The founder of Blue Shoes Honey doesn’t even wear gloves when he opens up one of the roughly 150 honey bee colonies he keeps near Vars, Ont., about 20 minutes east of Ottawa.

“[Honeybees are] just a beautiful insect and the services they provide ecologically speaking are unparalleled, that’s pretty fascinating to me,” he said.

Blue Shoes Honey sells local honey at farmers’ markets around Ottawa, including the ByWard Market, Lansdowne Farmers’ Market and Westboro Farmers’ Market. Lacey also breeds queen bees and offers classes on beekeeping to beginners, something he is very familiar with.

Lacey said he has spent his entire career working with bees, from working at a bee lab at the University of Guelph, to working as an Ontario provincial bee inspector and now selling his own honey. Being introduced to beekeeping changed the course of his life, he said.

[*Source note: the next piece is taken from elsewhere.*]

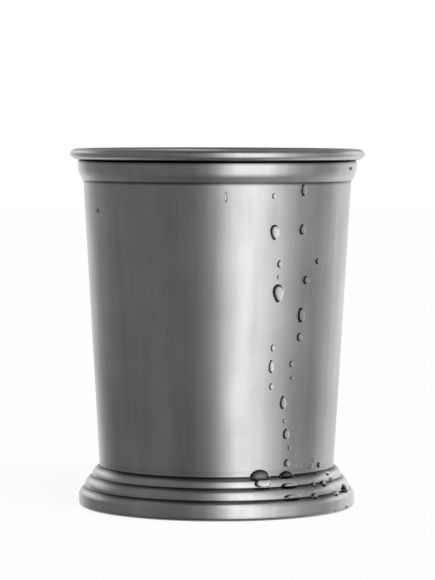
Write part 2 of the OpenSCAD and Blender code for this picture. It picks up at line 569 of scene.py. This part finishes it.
# Collar band
# A flared band of the same steel, soldered round the wall under the lip. It stands away from
# the wall, with its lower edge thinned down onto it and its upper edge turned in.
COLLAR_T = 0.6
COLLAR_STEP = 0.2
FLARE_H = 4.4
FLARE_BEND = 6.2
COLLAR_BEND = 0.1
# Painted shade at the band's top and bottom creases, where shade gathers: how far it reaches up and
# down, in millimetres, and how dark it is.
COLLAR_TOP_SHADE = (1.0, 1.4, 1.0)
COLLAR_LOW_SHADE = (0.4, 1.0, 0.7)


def flare(w, h, bend):
    """A cone that leans out from (0, 0) and bends upright, to end at (w, h). It touches the
    bend's circle round (w - bend, h), d away, so it leans by atan((w - bend) / h) + asin(bend / d)."""
    lean = math.degrees(math.atan((w - bend) / h) + math.asin(bend / math.hypot(w - bend, h)))
    return np.vstack([[[0, 0]], arc(w - bend, h, -lean, 0, bend)])


def trimmed(outline):
    """The outline trimmed to lie on the wall. No point of it is nearer to the axis than the
    wall's outside radius at its height, plus a film of solder."""
    r, z = outline.T
    return np.stack([np.maximum(r, wall_r(z) + FILM), z], 1)


collar_foot_r = wall_r(collar_z) + COLLAR_STEP
collar_bend_r = COLLAR_BEND + COLLAR_T
collar_path = cleaned([
    flare(collar_r - collar_foot_r, FLARE_H, FLARE_BEND) + [collar_foot_r, collar_z],
    arc(collar_r - collar_bend_r, collar_top - collar_bend_r, 0, 90, collar_bend_r),
    [[wall_r(collar_top) + FILM, collar_top]],
])
collar = turned("collar", trimmed(sheet_outline(collar_path, COLLAR_T)))
collar.data.materials.append(
    spun_steel(
        "pressed_satin_steel",
        roughness=0.24,
        seams=((collar_top, *COLLAR_TOP_SHADE), (collar_z, *COLLAR_LOW_SHADE)),
        grain_pull=0.0,
    )
)
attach(collar, "root")
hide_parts("collar_band")


# Foot
# Spun from sheet in three steps over a wooden former, hollow inside, with its top edge trimmed
# to the wall and its bottom edge turned in as the hem that the cup stands on.
FOOT_T = 0.7
TOP_STEP_H, TOP_STEP_W = 2.9, 2.4
MID_STEP_H, MID_STEP_W = 3.4, 2.1
MID_BROW_H, LOW_BROW_H = 2.6, 2.1
HEM_BEND = 0.6
HEM_W = 4
TOP_BOW_SHARE = 0.14
BROW_BOW_SHARE = 0.1
# Painted shade at the foot's creases, and at the hem for the dark that it reflects from the table near
# the cup: how far each reaches up and down, in millimetres, and how dark it is.
FOOT_TOP_SHADE = (1.0, 1.2, 0.9)
STEP_SHADE = (0.4, 1.1, 0.9)
HEM_PAINTED_SHADE = (1.8, 1.0, 0.6)

foot_r = foot_high[0]
hem_bend_r = HEM_BEND + FOOT_T
top_step_r = HEEL_D / 2 + TOP_STEP_W
mid_step_r = top_step_r + MID_STEP_W
top_step_z = foot_top - TOP_STEP_H
mid_step_z = top_step_z - MID_STEP_H
foot_path = cleaned([
    [[foot_r - HEM_W, 0]],
    arc(foot_r - hem_bend_r, hem_bend_r, -90, 0, hem_bend_r),
    bow([foot_r, mid_step_z - LOW_BROW_H], [mid_step_r, mid_step_z], BROW_BOW_SHARE),
    bow([mid_step_r, top_step_z - MID_BROW_H], [top_step_r, top_step_z], BROW_BOW_SHARE),
    bow([top_step_r, top_step_z], [wall_r(foot_top) + FILM, foot_top], TOP_BOW_SHARE),
])
foot = turned("foot", trimmed(sheet_outline(foot_path, FOOT_T)))
foot.data.materials.append(
    spun_steel(
        "stepped_satin_steel",
        roughness=0.26,
        seams=(
            (foot_top, *FOOT_TOP_SHADE),
            (top_step_z, *STEP_SHADE),
            (mid_step_z, *STEP_SHADE),
            (0, *HEM_PAINTED_SHADE),
        ),
        grain_pull=0.0,
    )
)
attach(foot, "root")
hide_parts("foot_ring")


# Base plate
# A dished disc of turned steel that lies on the hem inside the foot and closes it from below.
# The dish keeps the middle clear of the table.
PLATE_T = 0.7
DISH_H = 1.6
DISH_W = 3
RIM_W = 2.7


def ogee(w, h):
    """An S of two equal arcs from (0, 0) to (w, h), upright at both ends. Each turns by
    2 atan(w / h), with a radius of h / 2 over the sine of that turn."""
    turn = 2 * math.degrees(math.atan(w / h))
    radius = h / 2 / math.sin(math.radians(turn))
    return np.vstack([arc(radius, 0, 180, 180 - turn, radius), arc(w - radius, h, -turn, 0, radius)])


plate_low, plate_high = box_mm("base_plate")
plate_r, plate_z = plate_high[0], plate_low[2]
dish_side = ogee(DISH_H, DISH_W)[:, ::-1] * [1, -1]
plate_path = cleaned([
    [[0, plate_z + DISH_H]],
    dish_side + [plate_r - RIM_W - DISH_W, plate_z + DISH_H],
    [[plate_r, plate_z]],
])
plate = turned("base_plate_disc", sheet_outline(plate_path, PLATE_T))
plate.data.materials.append(spun_steel("turned_satin_steel", roughness=0.42))
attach(plate, "root")
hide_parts("base_plate")


# Water beads
# Beads of clear water that have run down the front of the cold metal and pooled on the foot.
# They are a piece of their own, so that taking it away leaves the cup dry.

# Each bead's middle, width and height in the picture, in pixels. A fifth number says how much
# narrower it grows towards its top, as a share of its width, and is below zero where it narrows
# downwards. A sixth is the share of its half width where its dark rim starts. It is below zero
# where the bead is so deep that its middle is dark as well, and 1 where it is so small that it
# has no rim. A seventh is for a drop that lies on a ledge, flat below: how far it reaches below
# its middle, as a share of its half height.
BEADS_PX = (
    (303.5, 190, 5, 13),
    (274, 196, 4, 6),
    (274.5, 232.5, 9, 16, -0.25),
    (302, 229.5, 6, 11),
    (279.5, 264, 5, 8),
    (278.5, 277, 3, 4),
    (277.7, 293.5, 10.5, 19, -0.3),
    (317.5, 261.5, 4, 6, 0, 0.75),
    (312, 272, 2.5, 6, 0, 1),
    (305.5, 280, 6, 9),
    (311.5, 291.5, 3, 4, 0, 1),
    (300.5, 315, 7, 16),
    (299, 337, 5, 9),
    (272.5, 348, 4, 7),
    (271, 366.5, 5, 14),
    (271, 386.5, 4, 7),
    (291, 364, 4, 7),
    (291.5, 377.5, 3, 4),
    (282.5, 402.5, 6, 14),
    (284, 421, 3, 4),
    (285.5, 434, 6, 11),
    (289, 447.5, 3, 4),
    (286.5, 463, 6, 8),
    (226, 197, 2.5, 11),
    (97.5, 210.5, 1.5, 5, 0, 1),
    (351, 168.5, 1.8, 4, 0, 1),
    (260, 478, 20.5, 17, 0, -1.5, 0.1),
    (262.5, 483, 17, 9),
    (285.5, 475.5, 15, 10, 0.2, -1.5, 0.1),
    (289, 485.5, 16, 6, 0, 0.6, 0.1),
    (292, 497, 17, 6, 0, 0.6, 0.1),
    (298.5, 465, 3.5, 9, 0, 1),
    (311, 466.5, 4, 5, 0, 1),
    (313.5, 460, 3, 4, 0, 1),
    (319, 465, 3, 6, 0, 0.9),
    (313, 484, 4, 4),
    (322.5, 482.5, 5, 5),
    (327.5, 473, 3, 2.5, 0, 1),
    (331, 478, 3, 3, 0, 1),
    (314, 495, 6, 5),
    (335, 492.5, 4, 4, 0, 1),
    (344.5, 487, 5, 8),
    (347, 507, 2, 2.5, 0, 1),
    (336, 511, 2, 2, 0, 1),
)
PICTURE_W_PX = 435
# The stretch of each ray from the camera in which the metal is looked for, and how finely.
RAY_FROM_MM, RAY_TO_MM, RAY_STEPS = 870, 970, 4001
SLOPE_STEP_MM = 0.05
# How far a bead rises off the metal, as a share of its width and at most, and the gap behind it.
BEAD_RISE_SHARE = 0.34
BEAD_RISE_MOST_MM = 1.1
BEAD_LIFT_MM = 0.02
# How much narrower it grows towards its top, and how much more it rises below its middle.
BEAD_TAPER_SHARE = 0.15
BEAD_SAG_SHARE = 0.3
BEAD_CROWN, BEAD_EDGE = 4, 0.5
BEAD_RINGS, BEAD_SIDES = 24, 28
# Where its rim starts, where it is full and the least between them, as shares of its half width.
RIM_FROM_SHARE, RIM_TO_SHARE = 0.6, 0.85
RIM_LEAST_SHARE = 0.01

outside = np.vstack([
    foot_path[1:],
    [[wall_r(foot_top), foot_top], [wall_r(collar_z), collar_z]],
    collar_path,
])


def outside_r(z):
    """The outside radius of the foot, the wall and the band at height z, on a straight line
    between the points of their outlines."""
    return np.interp(z, outside[:, 1], outside[:, 0])


def on_metal(x_px, y_px):
    """The turn to the right of the front, in radians, and the height in millimetres of the spot
    that shows at this pixel: the first point of the camera's ray that is no farther from the
    axis than the metal."""
    px = np.array([x_px - PICTURE_W_PX / 2, PICTURE_H_PX / 2 - y_px, -FOCAL_PX])
    ray = np.array(camera.matrix_basis.to_3x3()) @ px / FOCAL_PX
    reach = np.linspace(RAY_FROM_MM, RAY_TO_MM, RAY_STEPS)[:, None]
    spots = np.array(camera.location) / MM + reach * ray
    x, y, z = spots[np.argmax(np.hypot(spots[:, 0], spots[:, 1]) <= outside_r(spots[:, 2]))]
    return math.atan2(x, -y), z


def bead(x_px, y_px, w_px, h_px, taper=BEAD_TAPER_SHARE, rim_from=RIM_FROM_SHARE, below=1):
    """A grid of points over one bead, as rings about the line out of its middle, from its front
    to its back. Ring t, from 0 to pi, reaches out by sin t of the bead's half width and half
    height, and under the middle the half height is times below. The front half rises off the
    metal by (1 - (sin t) to the power BEAD_CROWN) to the power BEAD_EDGE, which gives a flat
    crown and a steep edge, and by more under the middle than over it. The other results are the
    way that the metal behind each point faces, and how much each point belongs to the rim."""
    turn, z = on_metal(x_px, y_px)
    mm_per_px = (CAMERA_BACK_MM - outside_r(z)) / FOCAL_PX
    half_w = w_px * mm_per_px / 2 / math.cos(turn)
    half_h = h_px * mm_per_px / 2
    rise = min(2 * half_w * BEAD_RISE_SHARE, BEAD_RISE_MOST_MM)
    ring = np.arange(BEAD_RINGS + 1)[:, None]
    in_front = ring <= BEAD_RINGS / 2
    out = np.sin(ring * math.pi / BEAD_RINGS)
    a = np.arange(BEAD_SIDES) * 2 * math.pi / BEAD_SIDES
    across = half_w * out * np.cos(a) * (1 - taper * out * np.sin(a))
    height = z + half_h * out * np.sin(a) * np.where(np.sin(a) < 0, below, 1)
    front = np.where(in_front, (1 - out**BEAD_CROWN).clip(0) ** BEAD_EDGE, 0)
    swell = rise * front * (1 - BEAD_SAG_SHARE * out * np.sin(a))
    r = outside_r(height) + BEAD_LIFT_MM + swell
    side = turn + across / r
    slope = (outside_r(height + SLOPE_STEP_MM) - outside_r(height - SLOPE_STEP_MM)) / 2 / SLOPE_STEP_MM
    rim_w = max(RIM_TO_SHARE - rim_from, RIM_LEAST_SHARE)
    rim = np.where(in_front, (out - rim_from) / rim_w, 0).clip(0, 1)
    return (
        np.stack([r * np.sin(side), -r * np.cos(side), height], 2),
        np.stack([np.sin(side), -np.cos(side), -slope], 2),
        np.broadcast_to(rim, side.shape)[:, :, None],
    )


# The beads' grids, each as one list of points that holds each pole once.
pole_to_pole = slice(BEAD_SIDES - 1, BEAD_RINGS * BEAD_SIDES + 1)
bead_points, bead_ways, bead_rims = (
    np.vstack([grid.reshape(-1, grid.shape[2])[pole_to_pole] for grid in grids])
    for grids in zip(*[bead(*sizes) for sizes in BEADS_PX])
)

# One bead's faces: four corners from ring to ring, and a fan of three corners at each pole.
this = np.arange(BEAD_SIDES)
next_one = (this + 1) % BEAD_SIDES
near = 1 + np.arange(BEAD_RINGS - 2)[:, None] * BEAD_SIDES
far = near + BEAD_SIDES
last = (BEAD_RINGS - 1) * BEAD_SIDES + 1
last_ring = last - BEAD_SIDES
bands = np.stack([near + this, far + this, far + next_one, near + next_one], 2).reshape(-1, 4)
front_fan = np.stack([np.full(BEAD_SIDES, 0), 1 + this, 1 + next_one], 1)
back_fan = np.stack([last_ring + this, np.full(BEAD_SIDES, last), last_ring + next_one], 1)
bead_faces = []
for first in range(0, len(bead_points), last + 1):
    for kind in (bands, front_fan, back_fan):
        bead_faces += (first + kind).tolist()
bead_mesh = bpy.data.meshes.new("water_beads")
bead_mesh.from_pydata(bead_points * MM, [], bead_faces)
bead_mesh.polygons.foreach_set("use_smooth", [True] * len(bead_faces))
for name, kind, value, numbers in (
    ("rim", "FLOAT", "value", bead_rims),
    ("metal_way", "FLOAT_VECTOR", "vector", bead_ways),
):
    bead_mesh.attributes.new(name, kind, "POINT").data.foreach_set(value, numbers.ravel())
bead_mesh.update()
beads = add_object("water_beads", bead_mesh)

# Clear water on metal shows the metal behind it. A bead is a lens, so its right side mirrors
# what lies to the left of what the bare metal mirrors there, and its left side the other way
# round: the way the metal faces is turned by a share of how far the skin leans, against it. The
# rim is painted dark, as painted shade for the dark room that the water's steep edge bends into
# view, but it shines where it is seen edge on.
WATER_ROUGHNESS = 0.15
LENS_SHARE = 0.5
SEEN_METAL = "#C5C5C7"
RIM_PAINTED_SHADE = "#303030"
RIM_SHINE = "#FFFFFF"
EDGE_ON_FROM, EDGE_ON_TO = 0.55, 0.85

water = bpy.data.materials.new("clear_water")
tree = bare_tree(water)
metal_way = add_node(tree, "ShaderNodeAttribute", attribute_name="metal_way").outputs["Vector"]
behind = add_node(tree, "ShaderNodeVectorMath", {0: metal_way}, operation="NORMALIZE").outputs[0]
skin = add_node(tree, "ShaderNodeNewGeometry").outputs["Normal"]
lean = add_node(tree, "ShaderNodeVectorMath", {0: behind, 1: skin}, operation="SUBTRACT").outputs[0]
bent = add_node(
    tree, "ShaderNodeVectorMath", {0: lean, 1: (LENS_SHARE,) * 3, 2: behind}, operation="MULTIPLY_ADD"
).outputs[0]
seen_way = add_node(tree, "ShaderNodeVectorMath", {0: bent}, operation="NORMALIZE").outputs[0]
facing = add_node(tree, "ShaderNodeLayerWeight", {"Blend": 0.5}).outputs["Facing"]
edge_on = add_node(
    tree, "ShaderNodeMapRange", {"Value": facing, "From Min": EDGE_ON_FROM, "From Max": EDGE_ON_TO}
).outputs[0]
rim_colour = add_node(
    tree, "ShaderNodeMixRGB", {"Fac": edge_on, "Color1": linear(RIM_PAINTED_SHADE), "Color2": linear(RIM_SHINE)}
).outputs[0]
rim = add_node(tree, "ShaderNodeAttribute", attribute_name="rim").outputs["Fac"]
bead_colour = add_node(
    tree, "ShaderNodeMixRGB", {"Fac": rim, "Color1": linear(SEEN_METAL), "Color2": rim_colour}
).outputs[0]
clear = add_node(
    tree,
    "ShaderNodeBsdfPrincipled",
    {"Base Color": bead_colour, "Metallic": 1.0, "Roughness": WATER_ROUGHNESS, "Normal": seen_way},
)
add_node(tree, "ShaderNodeOutputMaterial", {"Surface": clear.outputs[0]})
beads.data.materials.append(water)
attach(beads, "root")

“When I first started beekeeping at the [University of Guelph] I loved it so much and thought this would be a lifestyle I would be really well suited to,” Lacey said. “I love being outside, I love the physical work but there are also some intellectual challenges.”

Lacey said he got his first bee colony when he was a bee inspector in 2015. At first he didn’t know if he could make a living off of it, but said it got to the point where he had to choose between working for the province or focusing on beekeeping.

“It’s a precarious living for sure, you don’t do it to make a million dollars, you do it because you like the lifestyle or you like honeybees, which is definitely the case with me.”

There has been a burgeoning interest among the general public about beekeeping, Lacey said, and more people are starting it as a hobby and keeping one or two colonies. He said the classes he offers cater to these new beekeepers by giving them an introduction. This growing interest has helped to revive the industry, he said.

“It used to be 10 years ago every beekeeper had grey hair and a lot of people were worried that the industry was dying,” he said. “But now there’s just been this explosion of interest in young people.”

He said this might be because people are seeing stories about declining bee populations and they want to help. Lacey said he will be curious to see if the trend continues.

Right now Blue Shoes only sells honey, but Lacey said he has been saving up bees' wax to start making candles. He said he also wants to start making mead in the next year, an alcoholic drink made from fermenting honey and water.

He said one of the best parts about beekeeping is the positive feeling he gets from the work and knowledge that it's doing good for the environment. Blue Shoes Honey donates 10 per cent of profits to pollinator research and bee conservation efforts.

“With this job the thing that I do with my time… my contribution to this planet, I feel is a very positive one,” Lacey said.

The support Blue Shoes Honey and other small producers get at markets is very important, he said, and everyone in the agricultural industry works “crazy hard.”

“It really does make a huge difference the support that we get at farmers’ markets, it doesn’t take a lot of customers to help build your business if you have a few loyal customers.”